━━━━━ Data extract ━━━━━
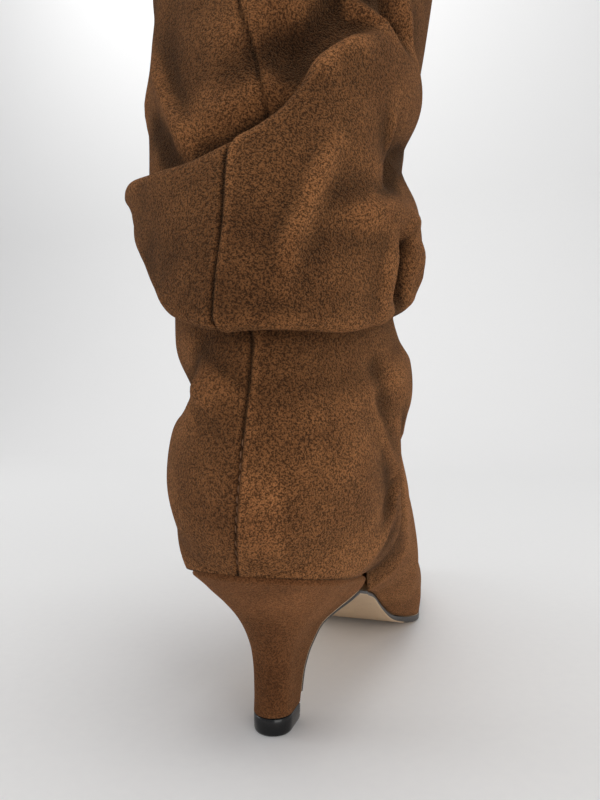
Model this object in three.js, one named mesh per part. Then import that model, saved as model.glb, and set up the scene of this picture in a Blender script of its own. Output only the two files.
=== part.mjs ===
// A right-foot slouch boot in suede: a hollow upper with a pushed-down shaft, a leather
// outsole that runs on down the heel breast, a covered cone heel, a heel tip and an insole.
//
// Millimetres, +Z up. The origin is the middle of the heel tip's floor face, +Y points to the
// toe and +X to the outer side of the foot.

import * as THREE from "three";

// Driving sizes
const lastLength = 252; // seat back to toe tip, measured along the floor
const ballWidth = 71; // outsole across the ball
const waistWidth = 42; // outsole at its narrowest, under the arch
const seatWidth = 54.4; // heel seat
const toeWidth = 11; // across the toe, before it is rounded off
const toeRound = 7.7; // how far back the toe's outline is rounded off
const noseRound = 10; // the same for the toe's top and sides
const heelHeight = 56; // back of the heel seat above the floor
const heelSetback = 29.6; // from the heel tip's middle back to the seat's back
const heelSeatLength = 59.4; // seat back to heel breast
const rimWidth = 3; // from the heel breast to where the bottom steps down in front of it
const instepHeight = 62; // top of the vamp above the last's bottom, at the waist
const bootHeight = 300; // collar above the floor
const shaftWidth = 100; // across the collar
const shaftDepth = 104; // collar, back to front
const wall = 1.7; // suede with its lining
const soleThickness = 3;
const insoleThickness = 2;
const tipWidth = 12.9;
const tipLength = 14.6;
const tipHeight = 5.6;
const tipTaper = 0.96; // the tip's size at the floor, as a share of its size above
const tipEdge = 1.1; // height over which it tapers
const flapThickness = 1.5; // outsole where it runs down the heel breast
const insoleMargin = 1.4; // between the insole's edge and the upper
const gap = 0.3; // between pieces that are glued together

// How finely the curved forms are divided
const sideColumns = 18;
const seatRows = 6;
const shankRows = 8;
const toeRows = 8;
const ankleRows = 10;
const foldRows = 8;
const bandRows = 8;
const topRows = 9;
const flapRows = 12;
const heelRows = 14;
const heelColumns = 8;

const seatBack = -heelSetback;
const radians = Math.PI / 180;

const lerp = (a, b, t) => a + (b - a) * t;
const clamp = (t) => Math.min(1, Math.max(0, t));
const smooth = (t) => clamp(t) ** 2 * (3 - 2 * clamp(t));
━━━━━
◆ **Exercise directions**:
Output all of the material exactly as written.

◆ **The output**:
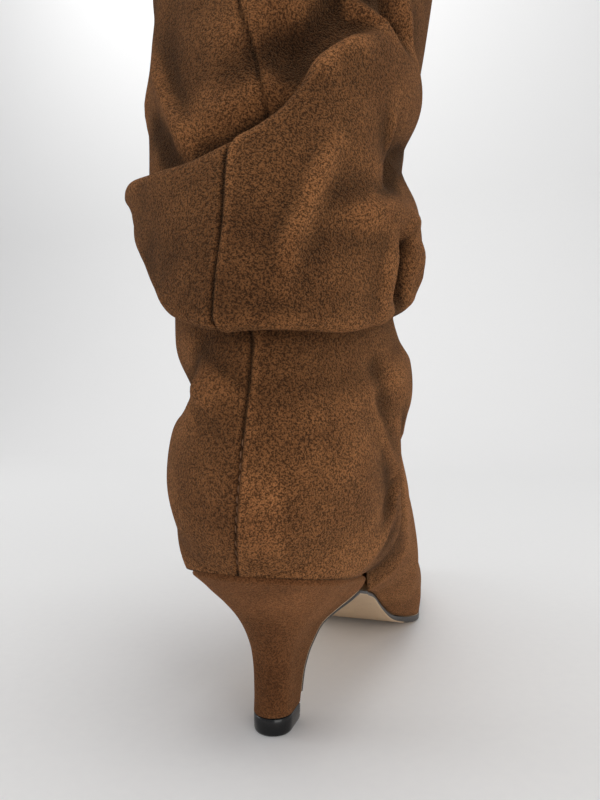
Model this object in three.js, one named mesh per part. Then import that model, saved as model.glb, and set up the scene of this picture in a Blender script of its own. Output only the two files.
=== part.mjs ===
// A right-foot slouch boot in suede: a hollow upper with a pushed-down shaft, a leather
// outsole that runs on down the heel breast, a covered cone heel, a heel tip and an insole.
//
// Millimetres, +Z up. The origin is the middle of the heel tip's floor face, +Y points to the
// toe and +X to the outer side of the foot.

import * as THREE from "three";

// Driving sizes
const lastLength = 252; // seat back to toe tip, measured along the floor
const ballWidth = 71; // outsole across the ball
const waistWidth = 42; // outsole at its narrowest, under the arch
const seatWidth = 54.4; // heel seat
const toeWidth = 11; // across the toe, before it is rounded off
const toeRound = 7.7; // how far back the toe's outline is rounded off
const noseRound = 10; // the same for the toe's top and sides
const heelHeight = 56; // back of the heel seat above the floor
const heelSetback = 29.6; // from the heel tip's middle back to the seat's back
const heelSeatLength = 59.4; // seat back to heel breast
const rimWidth = 3; // from the heel breast to where the bottom steps down in front of it
const instepHeight = 62; // top of the vamp above the last's bottom, at the waist
const bootHeight = 300; // collar above the floor
const shaftWidth = 100; // across the collar
const shaftDepth = 104; // collar, back to front
const wall = 1.7; // suede with its lining
const soleThickness = 3;
const insoleThickness = 2;
const tipWidth = 12.9;
const tipLength = 14.6;
const tipHeight = 5.6;
const tipTaper = 0.96; // the tip's size at the floor, as a share of its size above
const tipEdge = 1.1; // height over which it tapers
const flapThickness = 1.5; // outsole where it runs down the heel breast
const insoleMargin = 1.4; // between the insole's edge and the upper
const gap = 0.3; // between pieces that are glued together

// How finely the curved forms are divided
const sideColumns = 18;
const seatRows = 6;
const shankRows = 8;
const toeRows = 8;
const ankleRows = 10;
const foldRows = 8;
const bandRows = 8;
const topRows = 9;
const flapRows = 12;
const heelRows = 14;
const heelColumns = 8;

const seatBack = -heelSetback;
const radians = Math.PI / 180;

const lerp = (a, b, t) => a + (b - a) * t;
const clamp = (t) => Math.min(1, Math.max(0, t));
const smooth = (t) => clamp(t) ** 2 * (3 - 2 * clamp(t));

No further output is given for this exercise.